Still, Brown remains a hugely accomplished cartoonist and a uniquely gifted visual poet. He seems incapable of producing a boring drawing. A lot of this has to do with his sense of design—the spotting of blacks, the application of hatching and the placement of discrete design elements such as puffily foliated treetops, thinly groated bricks, or tersely lettered sound effects. But the fine modulation of difference and repetition between panels is equally significant—discretely varied but similar background elements take on a life of their own to complement the foreground dialogue and action. And there the are his figures: stout yet pliable, with outsize heads and capacious hands, seem to embody their often deceptively straightforward agency—they are clearly there to tell a story.

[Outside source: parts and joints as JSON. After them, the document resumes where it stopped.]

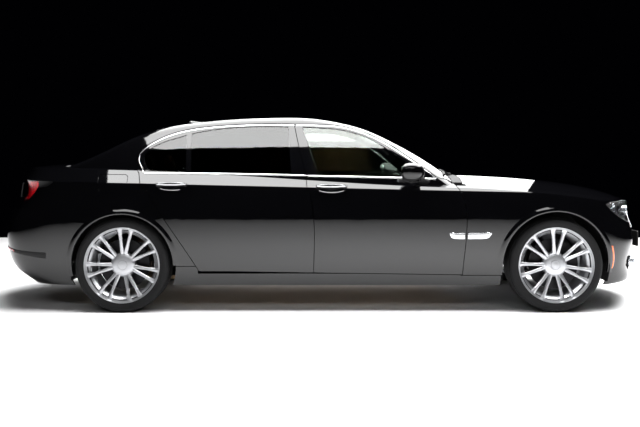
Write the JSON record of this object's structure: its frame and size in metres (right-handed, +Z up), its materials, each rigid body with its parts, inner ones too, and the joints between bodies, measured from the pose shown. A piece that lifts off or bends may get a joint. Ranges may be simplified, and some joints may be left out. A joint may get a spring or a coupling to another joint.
{
  "type": "luxury sedan",
  "caption": "Long-wheelbase four-door luxury saloon with opening doors, hood and boot lid, steered front wheels and free-turning spoked wheels.",
  "frame": {"origin": "on the ground, mid length, on the centreline", "axes": "+X forward, +Y to the car's left, +Z up"},
  "size_m": [5.216, 2.206, 1.4784],
  "materials": {
    "body_paint": "gloss black clear-coat",
    "clear_glass": "clear",
    "tinted_glass": "dark tint",
    "tyre": "matt",
    "wheel_alloy": "silver lacquer",
    "steel": "machined",
    "cast_metal": "cast",
    "dark_plastic": "grained",
    "red_lens": "clear red",
    "clear_lens": "clear",
    "seat_leather": "smooth",
    "trim_leather": "grained",
    "underbody": "matt sealant",
    "carpet": "pile"
  },
  "bodies": {
    "root": {"fender_left": "body_paint", "quarter_panel_left": "body_paint", "fender_right": "body_paint", "quarter_panel_right": "body_paint", "cant_rails": "body_paint", "roof": "body_paint", "front_bumper": "body_paint", "rear_bumper": "body_paint", "windscreen": "clear_glass", "rear_window": "tinted_glass", "tail_lamps": "red_lens", "headlamps": "clear_lens", "floor_pan": "underbody", "sills": "underbody", "hinge_posts": "underbody", "firewall": "underbody", "rear_bulkhead": "underbody", "b_pillars": "underbody", "front_rails": "underbody", "grille": "dark_plastic", "lower_grille": "dark_plastic", "cowl": "dark_plastic", "front_liners": "dark_plastic", "rear_liners": "dark_plastic", "rear_axle": "cast_metal", "engine_block": "cast_metal", "front_subframe": "cast_metal", "exhaust": "steel", "dashboard": "trim_leather", "centre_console": "trim_leather", "front_seats": "seat_leather", "rear_seat": "seat_leather"},
    "front_door_left": {"front_door_left": "body_paint", "front_door_glass_left": "clear_glass", "mirror_left": "body_paint"},
    "rear_door_left": {"rear_door_left": "body_paint", "rear_door_glass_left": "tinted_glass"},
    "knuckle_left": {"front_knuckle_left": "cast_metal"},
    "wheel_front_left": {"tyre_front_left": "tyre", "rim_front_left": "wheel_alloy"},
    "wheel_rear_left": {"tyre_rear_left": "tyre", "rim_rear_left": "wheel_alloy"},
    "front_door_right": {"front_door_right": "body_paint", "front_door_glass_right": "clear_glass", "mirror_right": "body_paint"},
    "rear_door_right": {"rear_door_right": "body_paint", "rear_door_glass_right": "tinted_glass"},
    "knuckle_right": {"front_knuckle_right": "cast_metal"},
    "wheel_front_right": {"tyre_front_right": "tyre", "rim_front_right": "wheel_alloy"},
    "wheel_rear_right": {"tyre_rear_right": "tyre", "rim_rear_right": "wheel_alloy"},
    "hood": {"hood": "body_paint"},
    "boot_lid": {"boot_lid": "body_paint", "lid_lamps": "red_lens"},
    "steering_wheel": {"steering_wheel": "dark_plastic"}
  },
  "joints": [
    {"name": "front_door_left_hinge", "type": "hinge", "parent": "root", "child": "front_door_left", "pos_m": [1.075, 0.946, 0.6], "axis": [0, 0, -1], "range_deg": [0, 66]},
    {"name": "rear_door_left_hinge", "type": "hinge", "parent": "root", "child": "rear_door_left", "pos_m": [-0.052, 0.948, 0.6], "axis": [0, 0, -1], "range_deg": [0, 64]},
    {"name": "steer_left", "type": "hinge", "parent": "root", "child": "knuckle_left", "pos_m": [1.747, 0.762, 0.35], "axis": [0, 0, 1], "range_deg": [-32, 32]},
    {"name": "wheel_front_left_spin", "type": "hinge", "parent": "knuckle_left", "child": "wheel_front_left", "pos_m": [1.747, 0.805, 0.35], "axis": [0, 1, 0], "continuous": true},
    {"name": "wheel_rear_left_spin", "type": "hinge", "parent": "root", "child": "wheel_rear_left", "pos_m": [-1.463, 0.812, 0.35], "axis": [0, 1, 0], "continuous": true},
    {"name": "front_door_right_hinge", "type": "hinge", "parent": "root", "child": "front_door_right", "pos_m": [1.075, -0.946, 0.6], "axis": [0, 0, 1], "range_deg": [0, 66]},
    {"name": "rear_door_right_hinge", "type": "hinge", "parent": "root", "child": "rear_door_right", "pos_m": [-0.052, -0.948, 0.6], "axis": [0, 0, 1], "range_deg": [0, 64]},
    {"name": "steer_right", "type": "hinge", "parent": "root", "child": "knuckle_right", "pos_m": [1.747, -0.762, 0.35], "axis": [0, 0, 1], "range_deg": [-32, 32]},
    {"name": "wheel_front_right_spin", "type": "hinge", "parent": "knuckle_right", "child": "wheel_front_right", "pos_m": [1.747, -0.805, 0.35], "axis": [0, 1, 0], "continuous": true},
    {"name": "wheel_rear_right_spin", "type": "hinge", "parent": "root", "child": "wheel_rear_right", "pos_m": [-1.463, -0.812, 0.35], "axis": [0, 1, 0], "continuous": true},
    {"name": "hood_hinge", "type": "hinge", "parent": "root", "child": "hood", "pos_m": [1.072, 0, 1.008], "axis": [0, -1, 0], "range_deg": [0, 55]},
    {"name": "boot_lid_hinge", "type": "hinge", "parent": "root", "child": "boot_lid", "pos_m": [-1.99, 0, 1.108], "axis": [0, 1, 0], "range_deg": [0, 78]},
    {"name": "steering_wheel_turn", "type": "hinge", "parent": "root", "child": "steering_wheel", "pos_m": [0.52, 0.37, 0.79], "axis": [0.9135, 0, -0.4067], "range_deg": [-480, 480]}
  ],
  "couplings": [
    {"joint": "steer_left", "follows": "steering_wheel_turn", "ratio": -0.066667},
    {"joint": "steer_right", "follows": "steering_wheel_turn", "ratio": -0.066667}
  ]
}
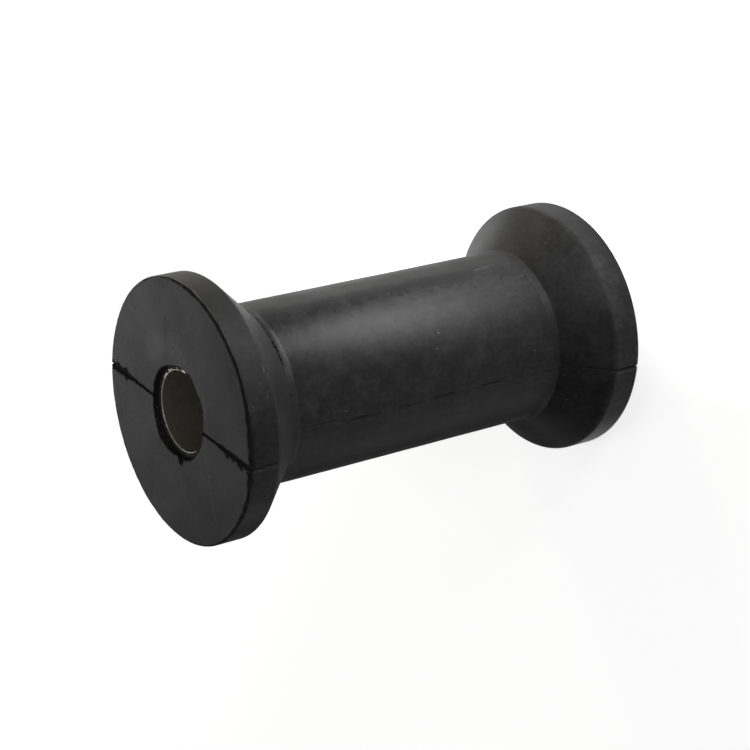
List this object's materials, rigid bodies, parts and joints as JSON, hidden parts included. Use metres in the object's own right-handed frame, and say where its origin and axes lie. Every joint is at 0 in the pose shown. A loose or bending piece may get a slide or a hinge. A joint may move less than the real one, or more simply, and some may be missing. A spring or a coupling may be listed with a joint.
{
  "type": "boat trailer roller",
  "caption": "Moulded black rubber keel roller: a straight barrel between two flanges with sloping inner flanks, on a plain steel liner tube along its axis.",
  "frame": {"origin": "centre of the lower end face, on the roller's axis", "axes": "+Z along the roller's axis, up from the face it stands on; the mould's parting line lies in the XZ plane"},
  "size_m": [0.073, 0.073, 0.13],
  "materials": {
    "black_rubber": "matt, slightly mottled",
    "liner_steel": "dull, oxidised, with rust spots at the end"
  },
  "bodies": {
    "root": {"rubber_spool": "black_rubber", "steel_liner": "liner_steel"}
  },
  "joints": []
}
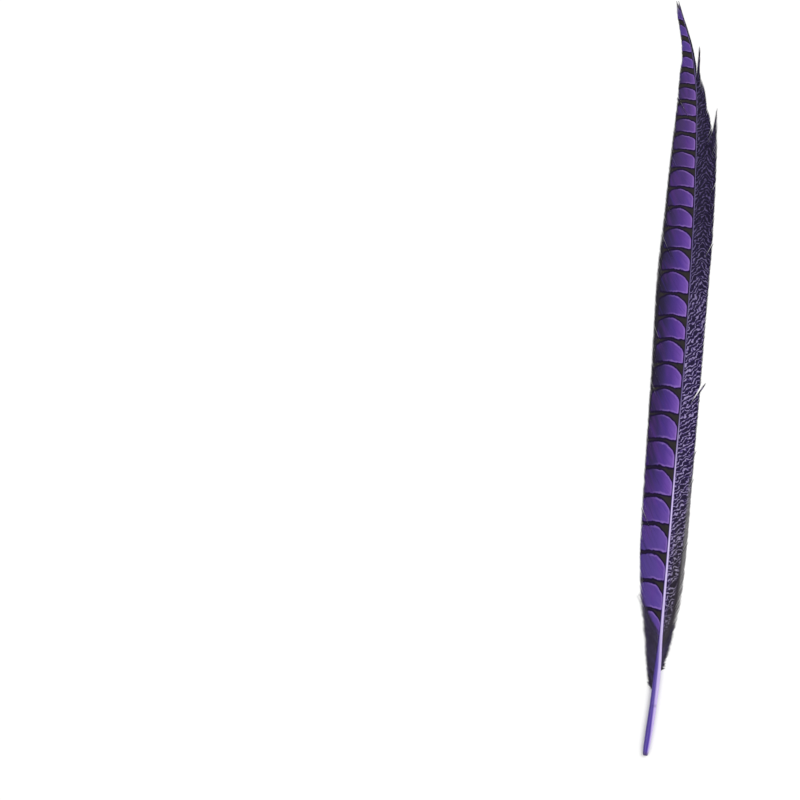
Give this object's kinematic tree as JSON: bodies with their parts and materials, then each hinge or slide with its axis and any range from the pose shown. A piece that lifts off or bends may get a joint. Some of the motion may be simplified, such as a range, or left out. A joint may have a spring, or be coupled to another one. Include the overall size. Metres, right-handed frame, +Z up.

It has been clear since Brown’s abandoned Gospel adaptations of the late eighties and nineties that the Bible with its richness of signification and potential for interpretation is particularly fecund territory for him. His adaptations are straightforward and clear in their messaging, yet seem possessed of import and mystery beyond the obvious. Emblematic of this, in Mary Wept, is his almost palpably simple representation of Yahweh—as evocative an illustration of Exodus 33: 19–20 as one could wish for, suggestive of power, principle, wildness and unknowability.